Pretty hard to get proper numbers here to be honest @kennethrrosen !

tasket commented 2 months ago

@tlaurion @kennethrrosen Defrag has two major effects: Placing data blocks adjacent to each other (enhancing sequential reads, at least for HDDs), and reducing the complexity of metadata that tracks the fragments (possibly by orders of magnitude). What I would consider a minor effect is that on a CoW fs more space will be used for data; I've seen usage increase by 3-4GB with 500GB of allocated data, for instance, YMMV.

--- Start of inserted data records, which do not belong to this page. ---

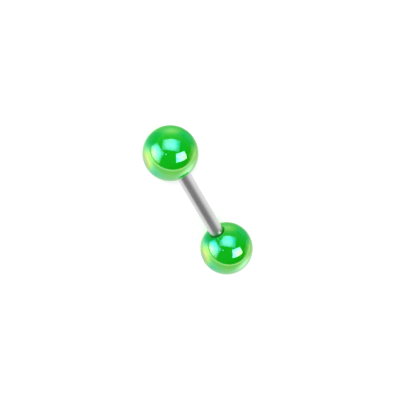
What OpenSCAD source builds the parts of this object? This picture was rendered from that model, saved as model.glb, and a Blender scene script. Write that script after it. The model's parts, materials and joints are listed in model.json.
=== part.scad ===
// Straight tongue barbell: a polished steel bar with a threaded stud at each end, and a glossy ball
// screwed on to each stud. Sizes are in millimetres.
// The barbell lies on its two balls. X runs along the bar towards the top ball, Z = 0 is the surface
// it lies on, and the origin is on that surface, below the middle of the bar.

/* [Bar] */
// Diameter of the bar, 14 gauge
bar_d = 1.6; // [1.4:0.05:2.4]
// Length of the bar from shoulder to shoulder
bar_length = 10; // [5:0.5:22]
// Width of the chamfer round each shoulder
shoulder_chamfer = 0.04; // [0.02:0.01:0.08]

/* [Thread] */
// Outer diameter of the thread on each stud
thread_d = 1.2; // [1:0.05:1.25]
// Distance from one thread crest to the next
thread_pitch = 0.25; // [0.2:0.01:0.35]
// Height of the thread from root to crest
thread_height = 0.15; // [0.08:0.01:0.2]
// Length of each stud past its shoulder
stud_length = 2.5; // [1.8:0.1:3]
// Length of the plain neck between the shoulder and the first thread
neck_length = 0.3; // [0.2:0.05:0.5]
// Length of the pointed lead at the end of the stud
lead_length = 0.2; // [0.1:0.05:0.3]

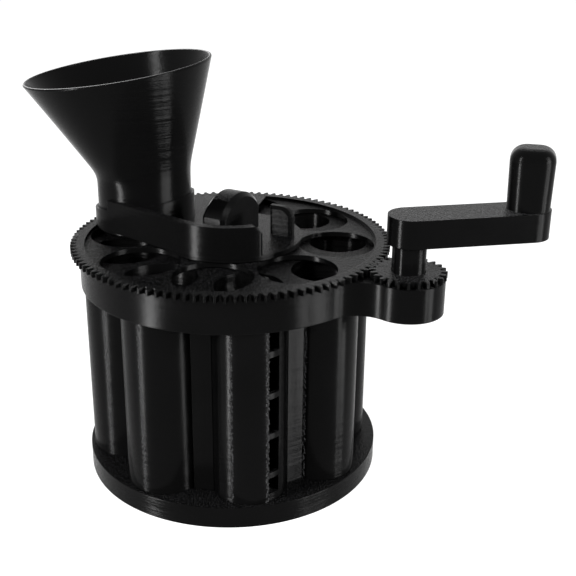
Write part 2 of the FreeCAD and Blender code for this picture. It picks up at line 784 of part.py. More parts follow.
def drive_pinion():
    """The small gear, with a square bore for the shaft."""
    phase = size("pinion_angle") + 180 + 180 / size("pinion_teeth") - size("crank_angle")
    outline = gear_outline(int(size("pinion_teeth")), size("gear_module"), size("backlash"), phase)
    blank = shaped("pinion_blank", at_pinion(prism(outline, 0, size("tooth_height")), TOOTH_BOTTOM))
    bore = square_bar(size("bar_fit"), TOOTH_BOTTOM, size("tooth_height"))
    return cut("drive_pinion", blank, [shaped("pinion_bore", bore)])


def crank_shaft():
    """A round journal below and a square bar above."""
    journal = cylinder("shaft_journal", "journal_radius", f"{TOOTH_BOTTOM} - {RING_BOTTOM}",
                       PINION_X, PINION_Y, RING_BOTTOM)
    bar = square_bar(0, TOOTH_BOTTOM, size("bar_rise + socket_depth - socket_play"))
    return fuse("crank_shaft", [journal, shaped("shaft_bar", bar)])


def shaft_sleeve():
    """The bearing sleeve in the side arm, above the retainer's recess."""
    inner = "journal_radius + shaft_fit"
    bottom = f"{RING_BOTTOM} + {RETAINER_RECESS}"
    return sleeve("shaft_sleeve", f"{inner} + sleeve_wall", inner, f"{RING_TOP} - ({bottom})",
                  PINION_X, PINION_Y, bottom)


def shaft_retainer():
    """The collar in the arm's recess that keeps the shaft from lifting out."""
    return sleeve("shaft_retainer", "retainer_radius", "journal_radius + fixed_fit", "retainer_thickness",
                  PINION_X, PINION_Y, f"{RING_BOTTOM} + journal_tail")


def crank_arm():
    """The flat arm with round ends, the shaft's socket and the grip pin's stepped hole."""
    radius = size("crank_radius")
    height = size("crank_height")
    far = FreeCAD.Vector(size("crank_throw"), 0, 0)
    edges = [
        arc(point(radius, 90), point(radius, 180), point(radius, 270)),
        line(point(radius, 270), far + point(radius, 270)),
        arc(far + point(radius, 270), far + point(radius, 0), far + point(radius, 90)),
        line(far + point(radius, 90), point(radius, 90)),
    ]
    hole = Part.makeCylinder(size("pin_radius + fixed_fit"), height, far)
    step = Part.makeCylinder(size("pin_head_radius + fixed_fit"), size("pin_head_depth"), far)
    arm = prism(edges, 0, height).cut(hole).cut(step)
    socket = square_bar(size("bar_fit"), CRANK_BOTTOM, size("socket_depth"))
    return shaped("crank_arm", at_pinion(arm, CRANK_BOTTOM).cut(socket))


def grip_middle():
    """The grip's axis."""
    return point(size(CENTRES), size("pinion_angle")) + point(size("crank_throw"), size("crank_angle"))


def crank_grip():
    """The square grip, a little wider at the top, well rounded and bored for its pin."""
    length = size("grip_length")
    turn = size("grip_angle")
    corner = size("grip_corner")
    foot = Part.Wire(rounded_outline(square(size("grip_width"), turn), corner))
    head = Part.Wire(rounded_outline(square(size("grip_top_width"), turn), corner))
    head.translate(FreeCAD.Vector(0, 0, length))
    blank = Part.makeLoft([foot, head], True, True)
    top_edges = [edge for edge in blank.Edges if edge.BoundBox.ZMin > length - 1e-6]
    blank = blank.makeFillet(size("grip_crown"), top_edges)
    bore = Part.makeCylinder(size("pin_radius + shaft_fit"), size("pin_in_grip + pin_end_gap"))
    grip = blank.cut(bore)
    grip.translate(grip_middle() + FreeCAD.Vector(0, 0, size(GRIP_BOTTOM)))
    return shaped("crank_grip", grip)


def grip_pin():
    """The pin the grip turns on, its head let into the arm from below."""
    middle = grip_middle()
    head_bottom = size(f"{CRANK_BOTTOM} + pin_head_depth - pin_head_height")
    shank_bottom = size(f"{CRANK_BOTTOM} + pin_head_depth")
    shank_top = size(f"{GRIP_BOTTOM} + pin_in_grip")
    head = Part.makeCylinder(size("pin_head_radius"), size("pin_head_height"),
                             middle + FreeCAD.Vector(0, 0, head_bottom))
    shank = Part.makeCylinder(size("pin_radius"), shank_top - shank_bottom,
                              middle + FreeCAD.Vector(0, 0, shank_bottom))
    return shaped("grip_pin", head.fuse(shank).removeSplitter())


makers = [
    base_disc,
    centre_column,
    tube_core,
    ring_housing,
    sorting_plate,
    rotor_disc,
    rotor_bush,
    cover_plate,
    hopper_arm,
    funnel,
    spindle_bolt,
    bolt_washer,
    clamp_knob,
    knob_insert,
    drive_pinion,
    crank_shaft,
    shaft_sleeve,
    shaft_retainer,
    crank_arm,
    crank_grip,
    grip_pin,
]
nodes = [maker() for maker in makers]
nodes += [slotted_tube(coin) if coin == FRONT_TUBE else coin_tube(coin) for coin in COINS]
doc.recompute()

for thing in doc.Objects:
    if "Invalid" in thing.State or "Error" in thing.State:
        raise RuntimeError(f"{thing.Name} failed: {thing.State}")
for node in nodes:
    if node.Shape.isNull() or not node.Shape.isValid():
        raise RuntimeError(f"{node.Name} has no valid shape")
for node in nodes:
    name = node.Name.replace("_slotted", "")
    node.Label = name
    node.Shape.exportStep(f"parts/{name}.step")
    print(name, "solids", len(node.Shape.Solids), "volume", round(node.Shape.Volume, 1))
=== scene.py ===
# %% [markdown]
# # A hand-cranked coin sorter, printed in black plastic
# The whole machine is near-black, so almost nothing of it is seen by its own colour. What the eye
# reads is reflection: bright bands down the tubes, pale rims at grazing angles, and fine lines left
# by the printer. This lesson loads the measured model, sets a camera and a small studio, and then
# gives each surface the relief that a printed part has.

# %% Load the measured model
import math

import bpy
from mathutils import Matrix, Vector


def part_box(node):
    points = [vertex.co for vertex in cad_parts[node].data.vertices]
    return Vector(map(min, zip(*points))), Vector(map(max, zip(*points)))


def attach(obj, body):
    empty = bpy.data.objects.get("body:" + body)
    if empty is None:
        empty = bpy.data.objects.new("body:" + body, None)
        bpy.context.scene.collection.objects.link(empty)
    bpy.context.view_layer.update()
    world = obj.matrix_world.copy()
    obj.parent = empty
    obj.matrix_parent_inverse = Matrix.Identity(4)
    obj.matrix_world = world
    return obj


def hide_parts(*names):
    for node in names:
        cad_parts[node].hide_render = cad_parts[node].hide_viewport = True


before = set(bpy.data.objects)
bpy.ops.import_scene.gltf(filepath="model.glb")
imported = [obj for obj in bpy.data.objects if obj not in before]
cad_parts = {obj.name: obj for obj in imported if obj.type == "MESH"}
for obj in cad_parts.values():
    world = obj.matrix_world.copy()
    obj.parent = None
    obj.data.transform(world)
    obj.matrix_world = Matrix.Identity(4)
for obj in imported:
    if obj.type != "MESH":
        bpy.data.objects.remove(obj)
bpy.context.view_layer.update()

# %% [markdown]
# ## The camera
# The camera stands in front of the sorter and a little above it. Its place and angles come from the
# ellipses of the base, the ring and the disc, so they are kept as measured: a long lens, tilted down,
# turned slightly to the right and rolled by half a degree. A camera looks along its own -Z, so its
# three axes are built first and put in a matrix.

# %% Camera
LENS_MM = 62.61
SENSOR_MM = 36.0
CAMERA_PLACE = Vector((0.0, -0.34186, 0.20475))
CAMERA_PITCH = math.radians(22.017)
CAMERA_YAW = math.radians(3.448)
CAMERA_ROLL = math.radians(0.607)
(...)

I can accept that certain conditions might invert the costs/gains relative to Btrfs behaviors. A deduped fs might end up with many fewer logical extents to manage if the volume data is very repetitive but carrying many dispersed, smaller, CoW-updated permutations. Keeping an eye on the relative data-to-metadata allocations on your fs (using btrfs filesystem df) would be one way to get accurate numbers when testing under various conditions. I have also added a monotonic timer to Wyng's debug output when it creates subvol snapshots, which can add to the available numbers. Btrfs tools can also report on the amount of fragmentation and other factors. Of course, actually recreating conditions on multiple machines when the data sets are in the terabyte range is a very challenging proposition.

BTW, Dedup is actually compatible with defragging, provided you give it parameters that prevent it from rewriting chunks smaller than defrag's threshold (usually 256KB). Its also possible to try smaller thresholds for both. Note that auto-defrag and auto-dedup can significantly increase overall drive activity and have a write-amplification effect; this is why I advise weekly or monthly use of defrag instead.

As to what actually made the difference for you, it might be dedup (which would be very much a corner case IMHO) or perhaps switching from _ssdspread to ssd allocation. It seems unlikely that Btrfs was defaulting to using autodefrag or a non-v2 space cache settings, but if that was the case they would have a large impact on performance.